As a campus labor leader, I have largely seen my role as a motivator and convener of leaders and union members to share organizing goals and tools with each other to advocate for improvements in the conditions and rights of represented UC employees. For example, the night before a scheduled informal joint UC union meeting with UCLA Labor Relations I took the intiative to go through the UCPath Portal. I discovered an Ask UCPath Center article titled “If I Leave the Union, Will My Union Dues Be Stopped or Refunded?” and took screenshots. After sending these screenshots on to our local representative for review, we discussed how this article is an unlawful communication and brought this issue up at the meeting. As a result, the UC took action and the UCPath Center removed this article from the UCPath Portal. I will bring this same diligent and thorough approach to my work in an elected statewide role.

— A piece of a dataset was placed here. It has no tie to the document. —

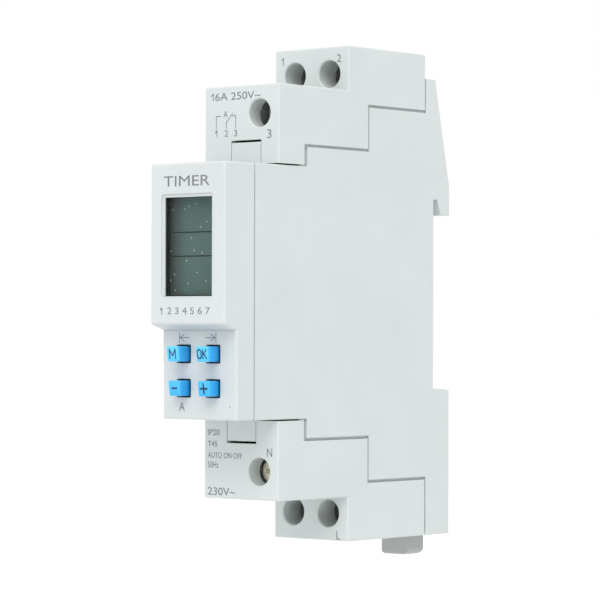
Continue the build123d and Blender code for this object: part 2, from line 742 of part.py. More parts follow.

We are all aware of the rampant inequities that non-tenured track faculty and librarians in the UC system confront. I plan to empower the Legislative Committee by creating ties with campus labor coalitions, to foster understanding of how our brother and sister UC unions are approaching their legislative efforts. I look forward to working with local leaders and members interested in participating in legislative advocacy. If elected, I look forward to chairing the Legislative Committee and working with the President, staff, and the entire UC-AFT membership to develop and implement UC-AFT’s legislative program. It would be an honor to serve as Vice President of Legislation for UC-AFT, and I would greatly appreciate your support.